A number of leaders of these protest groups, which work under the umbrella of Peoples Alliance for Democracy, are from the elite sections, as different from the poor masses who continue to hold Thaksin in great esteem. Despite all the controversies that he managed to create and thrive on while in power, Thaksin was able to create a network of health care and other social welfare measures that visibly benefited the poor.
The anti-Thaksin coup masters, who pledged loyalty to the king, did not succeed in winning the hearts and minds of the poor. The elite, which euphorically welcomed the anti-democracy putsch in the first place, later became disenchanted. As a result, the coup masters held a democracy-restoring election last December, and Samak emerged as Prime Minister at the head of a coalition.

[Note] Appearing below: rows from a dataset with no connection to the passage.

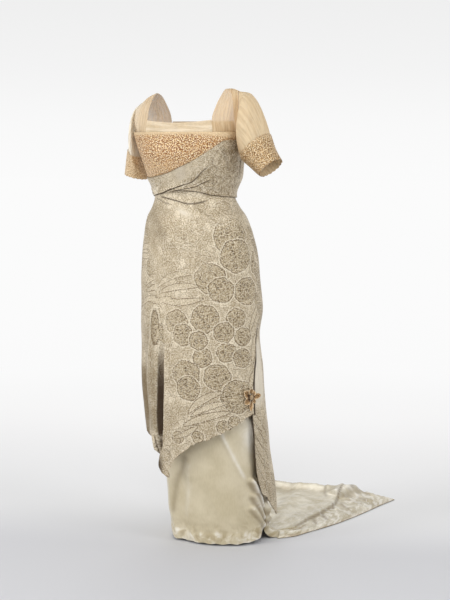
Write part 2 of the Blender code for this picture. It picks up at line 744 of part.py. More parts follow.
def build_train():
    """The satin skirt's back in one with the train, which lies on the floor in long soft folds."""
    seam = math.degrees(SKIRT_SEAM / 2 / 0.15) / SIDE_SEAM_BACK
    across = span(-1 + seam, 1 - seam, 27)[::-1]
    outer = train_surface(across, 12, 5, 11)
    normal = grid_normals(outer)
    inner = outer - normal * SATIN
    wall("underskirt_back_train", outer, inner, "satin")


def rosette_frame():
    """The rosette's middle on the tunic, with its outward, sideways and upward directions."""
    relief = float(tunic_front_relief(np.array(ROSETTE_ANGLE), np.array(ROSETTE_HEIGHT)))
    out = FRONT_OUT + BROCADE + relief
    middle = ring(BODY, ROSETTE_ANGLE, ROSETTE_HEIGHT, out)
    ahead = ring(BODY, ROSETTE_ANGLE, ROSETTE_HEIGHT, out + 0.01)
    outwards = (ahead - middle) / np.linalg.norm(ahead - middle)
    upwards = np.array([0.0, 0.0, 1.0])
    sideways = np.cross(upwards, outwards)
    return middle, outwards, sideways, upwards


def ellipsoid(name, centre, axes, finish, rings=6, segments=12):
    """A closed ellipsoid with its three half axes given as vectors."""
    work = bmesh.new()
    bmesh.ops.create_uvsphere(work, u_segments=segments, v_segments=rings, radius=1.0)
    points = np.array([vertex.co for vertex in work.verts])
    faces = [[vertex.index for vertex in face.verts] for face in work.faces]
    work.free()
    placed = worn(np.asarray(centre) + points @ np.array(axes))
    mesh = bpy.data.meshes.new(name)
    mesh.from_pydata(placed.tolist(), [], faces)
    work = bmesh.new()
    work.from_mesh(mesh)
    bmesh.ops.recalc_face_normals(work, faces=work.faces)
    work.to_mesh(mesh)
    work.free()
    mesh.materials.append(material(finish))
    mesh.shade_smooth()
    made = bpy.data.objects.new(name, mesh)
    bpy.context.scene.collection.objects.link(made)
    return made


def build_rosette():
    """The gilt ribbon flower that closes the tunic: a ring of petals round a button centre."""
    middle, outwards, sideways, upwards = rosette_frame()
    ellipsoid(
        "rosette_centre",
        middle + outwards * ROSETTE_CENTRE_LIFT,
        (sideways * 0.0068, outwards * 0.0040, upwards * 0.0068),
        "gilt",
    )
    for k in range(ROSETTE_PETALS):
        turn = 2 * math.pi * k / ROSETTE_PETALS
        along = sideways * math.cos(turn) + upwards * math.sin(turn)
        across = np.cross(outwards, along)
        centre = middle + along * ROSETTE_RADIUS + outwards * PETAL_LIFT
        tilt = along * PETAL_LENGTH / 2 + outwards * ROSETTE_PROUD * 0.4
        ellipsoid(
            f"rosette_petal_{k + 1}",
            centre,
            (tilt, outwards * ROSETTE_PROUD, across * PETAL_WIDTH),
            "gilt",
            rings=4,
            segments=10,
        )


def main():
    clear_scene()
    build_lace_front()
    build_lace_back()
    build_neck_edgings()
    build_shoulder_band("shoulder_band_left", 1)
    build_shoulder_band("shoulder_band_right", -1)
    build_sleeve("left", 1, LEFT_SLEEVE)
    build_sleeve("right", -1, RIGHT_SLEEVE)
    build_wrap()
    build_tunic_back()
    build_tunic_front()
    build_sheath_front()
    build_train()
    build_rosette()


main()
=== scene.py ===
# %% [markdown]
# # An evening dress of about 1912, worn and standing on the floor
#
# The dress has a gold lace bodice with net sleeves, a brocade wrap and tunic, and a satin skirt with a train.
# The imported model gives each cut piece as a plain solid. This lesson puts real cloth in the place of each
# solid: a thin wall on the same form, with its folds, its pattern and its sheen.

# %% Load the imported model
import math

import bpy
import numpy as np
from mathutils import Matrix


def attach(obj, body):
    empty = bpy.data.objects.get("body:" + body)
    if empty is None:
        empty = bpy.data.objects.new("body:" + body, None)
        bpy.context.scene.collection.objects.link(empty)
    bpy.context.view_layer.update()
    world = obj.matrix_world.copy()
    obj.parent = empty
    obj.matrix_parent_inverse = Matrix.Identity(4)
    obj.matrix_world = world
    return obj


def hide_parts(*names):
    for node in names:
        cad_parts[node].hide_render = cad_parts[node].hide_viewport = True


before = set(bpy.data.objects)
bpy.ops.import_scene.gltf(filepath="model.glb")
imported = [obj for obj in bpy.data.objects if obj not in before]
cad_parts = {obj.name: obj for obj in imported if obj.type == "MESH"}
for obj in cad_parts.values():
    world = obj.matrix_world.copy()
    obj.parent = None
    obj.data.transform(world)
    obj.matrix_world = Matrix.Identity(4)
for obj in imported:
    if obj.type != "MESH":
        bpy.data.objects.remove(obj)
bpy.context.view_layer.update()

print("solids in the frame:", len(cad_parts))

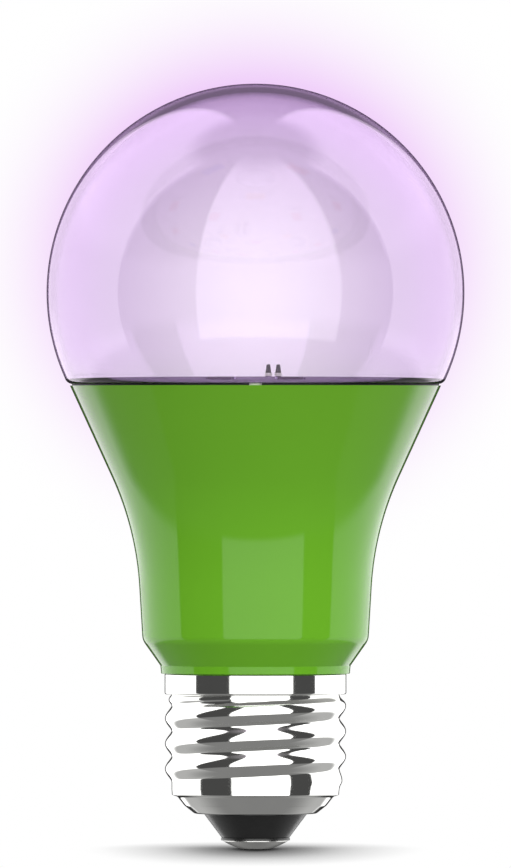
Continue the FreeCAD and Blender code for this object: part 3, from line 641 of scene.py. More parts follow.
class Rule:
    """A geometry tree with named sizes, put on a piece as a modifier and then applied."""

    def __init__(self, name: str, sizes: dict[str, tuple[str, object]]) -> None:
        """Opens the tree.

        Args:
            name: The tree's name.
            sizes: The socket type and value of each named input.
        """
        self.tree = bpy.data.node_groups.new(name, "GeometryNodeTree")
        face = self.tree.interface
        face.new_socket("Geometry", in_out="OUTPUT", socket_type="NodeSocketGeometry")
        face.new_socket("Geometry", in_out="INPUT", socket_type="NodeSocketGeometry")
        self.values = {}
        for title, (kind, value) in sizes.items():
            socket = face.new_socket(title, in_out="INPUT", socket_type=kind)
            self.values[socket.identifier] = value
        self.given = add_node(self.tree, "NodeGroupInput").outputs

    def close(self, shape: bpy.types.NodeSocket, finish: Finish) -> None:
        """Ends the tree.

        Args:
            shape: The geometry made.
            finish: The finish it gets.
        """
        real = add_node(self.tree, "GeometryNodeRealizeInstances", {"Geometry": shape}).outputs[0]
        dressed = add_node(
            self.tree,
            "GeometryNodeSetMaterial",
            {"Geometry": real, "Material": finish.material()},
        )
        add_node(self.tree, "NodeGroupOutput", {0: dressed.outputs[0]})

    def apply(self, start: bpy.types.Mesh) -> bpy.types.Mesh:
        """Runs the tree on a mesh.

        Args:
            start: The mesh it begins from.

        Returns:
            The plain mesh it ends in.
        """
        holder = bpy.data.objects.new("rule_holder", start)
        bpy.context.scene.collection.objects.link(holder)
        modifier = holder.modifiers.new("rule", "NODES")
        modifier.node_group = self.tree
        for identifier, value in self.values.items():
            modifier[identifier] = value
        graph = bpy.context.evaluated_depsgraph_get()
        result = bpy.data.meshes.new_from_object(holder.evaluated_get(graph), depsgraph=graph)
        holder.modifiers.remove(modifier)
        bpy.data.objects.remove(holder)
        return result


@dataclass(frozen=True)
class Ring:
    """Equal places round the Z axis: the radius in millimetres, the first angle in degrees."""

    radius: float
    count: int
    first: float


def ring_of(
    shape: bmesh.types.BMesh, rings: Sequence[Ring], finish: Finish, name: str
) -> bpy.types.Mesh:
    """Repeats a small shape round one or more rings.

    Args:
        shape: The shape, standing at the origin with X pointing outwards.
        rings: Where it goes.
        finish: What it is made of.
        name: The rule's name.

    Returns:
        One mesh of all of them.
    """
    source = bpy.data.objects.new(name + "_one", plain_mesh(shape, name + "_one"))
    bpy.context.scene.collection.objects.link(source)
    joined = bmesh.new()
    for ring in rings:
        rule = Rule(
            name,
            {
                "Shape": ("NodeSocketObject", source),
                "Radius": ("NodeSocketFloat", ring.radius * MM),
                "Count": ("NodeSocketInt", ring.count),
                "First Angle": ("NodeSocketFloat", math.radians(ring.first)),
            },
        )
        tree, given = rule.tree, rule.given
        found = {title: given[title] for title in ("Radius", "Count", "First Angle")}
        found["index"] = add_node(tree, "GeometryNodeInputIndex").outputs[0]
        found = arithmetic(
            tree,
            found,
            (
                ("step", "DIVIDE", FULL_TURN, "Count"),
                ("turn", "MULTIPLY_ADD", "index", "step", "First Angle"),
                ("cosine", "COSINE", "turn"),
                ("sine", "SINE", "turn"),
                ("along", "MULTIPLY", "cosine", "Radius"),
                ("across", "MULTIPLY", "sine", "Radius"),
            ),
        )
        spot = add_node(tree, "ShaderNodeCombineXYZ", {0: found["along"], 1: found["across"]})
        points = add_node(
            tree, "GeometryNodePoints", {"Count": given["Count"], "Position": spot.outputs[0]}
        )
        facing = add_node(tree, "ShaderNodeCombineXYZ", {2: found["turn"]})
        one = add_node(
            tree, "GeometryNodeObjectInfo", {"As Instance": True, "Object": given["Shape"]}
        )
        copies = add_node(
            tree,
            "GeometryNodeInstanceOnPoints",
            {
                "Points": points.outputs[0],
                "Instance": one.outputs["Geometry"],
                "Rotation": facing.outputs[0],
            },
        )
        rule.close(copies.outputs[0], finish)
        joined.from_mesh(rule.apply(bpy.data.meshes.new(name + "_start")))
    bpy.data.objects.remove(source)
    return plain_mesh(joined, name)


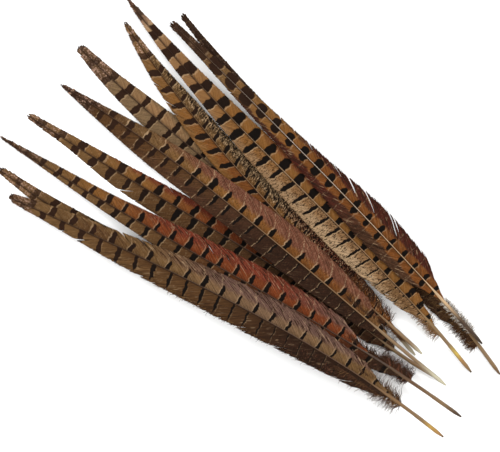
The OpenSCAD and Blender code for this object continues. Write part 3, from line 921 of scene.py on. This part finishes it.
def make_floor():
    """A plain pale table under the fan."""
    mesh = bpy.data.meshes.new("floor")
    corners = [(-FLOOR, -FLOOR, 0), (FLOOR, -FLOOR, 0), (FLOOR, FLOOR, 0), (-FLOOR, FLOOR, 0)]
    mesh.from_pydata(corners, [], [(0, 1, 2, 3)])
    floor = bpy.data.objects.new("floor", mesh)
    bpy.context.scene.collection.objects.link(floor)
    material = bpy.data.materials.new("floor")
    material.use_nodes = True
    shader = material.node_tree.nodes["Principled BSDF"]
    shader.inputs["Base Color"].default_value = (0.96, 0.96, 0.955, 1)
    shader.inputs["Roughness"].default_value = 0.9
    floor.data.materials.append(material)


def area_light(name, place, size, power):
    """A soft lamp that looks at the middle of the fan."""
    data = bpy.data.lights.new(name, "AREA")
    data.shape = "DISK"
    data.size = size
    data.energy = power
    lamp = bpy.data.objects.new(name, data)
    lamp.location = place
    back = lamp.location.normalized()
    lamp.rotation_mode = "QUATERNION"
    lamp.rotation_quaternion = back.to_track_quat("Z", "Y")
    bpy.context.scene.collection.objects.link(lamp)


def make_light():
    """Soft even light from all round, with a weak key lamp and a fill lamp."""
    world = bpy.data.worlds.new("studio")
    bpy.context.scene.world = world
    world.use_nodes = True
    background = world.node_tree.nodes["Background"]
    background.inputs[0].default_value = (1, 1, 1, 1)
    background.inputs[1].default_value = 1.32
    area_light("key", (0.15, 1.4, 1.5), 0.7, 17)
    area_light("fill", (-0.9, -0.8, 1.9), 1.4, 6)
    bpy.context.scene.view_settings.view_transform = "Standard"


def make_camera():
    """Straight above the fan, far off, turned so that the feathers lie as in the picture."""
    data = bpy.data.cameras.new("camera")
    data.sensor_width = SENSOR
    data.lens = SENSOR * CAMERA_H / PICTURE_W
    data.clip_end = 50
    camera = bpy.data.objects.new("camera", data)
    camera.location = (*PICTURE_AT, CAMERA_H)
    camera.rotation_euler = (0, 0, FAN_TURN)
    bpy.context.scene.collection.objects.link(camera)
    bpy.context.scene.camera = camera


# ---------------------------------------------------------------- the whole fan
def make_fan():
    """All ten feathers. The caps and cores in the shafts stay the CAD's own nodes."""
    pith = pith_material()
    for number, (name, look) in enumerate(LOOKS.items()):
        rng = np.random.default_rng(100 + number)
        feather = Feather(name)
        make_quill(feather, look)
        for side in ("left", "right"):
            make_vane(feather, side, look[side], rng)
        make_down(feather, look, rng)
        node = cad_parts[name + "_pith"]
        node.data.materials.clear()
        node.data.materials.append(pith)


make_floor()
make_light()
make_camera()
make_fan()
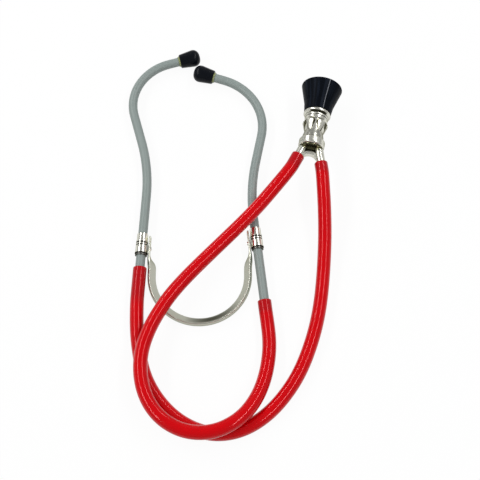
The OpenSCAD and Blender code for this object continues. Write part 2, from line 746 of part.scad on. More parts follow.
module bell() {
    mouth_in_r = bell_r - bell_wall;
    color("black") at_head() translate([0, 0, bell_z]) difference() {
        union() {
            rotate_extrude() polygon(concat(
                [[0, 0], [bell_foot_r, 0], [bell_waist_r, bell_l / 3]],
                arc([bell_r - bell_rim_round, bell_l - bell_rim_round], bell_rim_round, -15, 90, 6),
                [[mouth_in_r, bell_l], [bell_floor_r, bell_l - bell_cup], [0, bell_l - bell_cup]]
            ));
            translate([0, 0, -collar_h - bell_neck_l])
                cylinder(h = collar_h + bell_neck_l + bell_rim_round, r = bell_neck_r);
            rotate([0, 0, seam_turn]) rotate([90, 0, 0])
                translate([0, 0, -seam_w / 2]) linear_extrude(seam_w) polygon([
                    [bell_foot_r - seam_w, seam_w], [bell_foot_r + seam_t, seam_w],
                    [bell_waist_r + seam_t, bell_l / 3],
                    [bell_r + seam_t - seam_w, bell_l - bell_rim_round - seam_w],
                    [bell_r - 2 * seam_w, bell_l - bell_rim_round - seam_w],
                    [bell_waist_r - seam_w, bell_l / 3]
                ]);
        }
        translate([0, 0, -head_l]) cylinder(h = 2 * head_l, r = sound_r);
    }
}

// Y fitting, with the clip and the ring that its stem carries

hub_r = nut_recess_r - face_gap;
hub_foot = 0.6;
duct_r = 0.9;
clip_t = 0.9;
clip_groove = 0.5;
ring_thick_r = 0.4;
clip_z = nut_h + neck_h - pocket_h + face_gap;
ring_groove_z = stem_top - 2 * ring_thick_r - 3 * face_gap;
spigot_bore_r = 1.7;
saddle_share = 1;
saddle_r = web_h * saddle_share;
saddle_band = 2.2;
saddle_t = 3.4;

// Outline between the two spigots' axes, down to the saddle's arch
module web_outline() {
    foot = web_h + saddle_band;
    difference() {
        polygon([
            [-spigot_off, -face_gap], [spigot_off, -face_gap],
            [spigot_off + foot * tan(spigot_turn), -foot],
            [-spigot_off - foot * tan(spigot_turn), -foot]
        ]);
        translate([0, -web_h - saddle_r]) circle(saddle_r);
    }
}

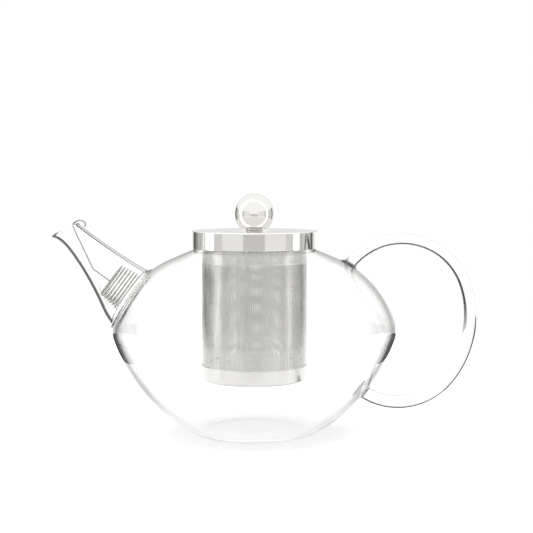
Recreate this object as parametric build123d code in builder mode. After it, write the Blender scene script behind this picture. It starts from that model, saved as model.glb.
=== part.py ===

Samak has been finding the going tough, unable to resist the backstage manoeuvres of the military establishment. And, with the constitutional and legal systems not yet restored as democracy-friendly institutions free of the corrosion they suffered under the recent military rule, Samak and his band, too, are disenchanted. Thaksin, on his return home earlier this year, had agreed to face trial and clear his name in the cases that were slapped on him by the military coup masters. However, sensing that he would not get a fair trial under what he saw as an unreformed system, he jumped bail, after taking the courts permission to attend the Beijing Olympics, and made his way to London for another round of self-imposed exile. An arrest warrant was duly issued in those circumstances, and his retreat from power is becoming as dramatic as Anwars plans for returning to power.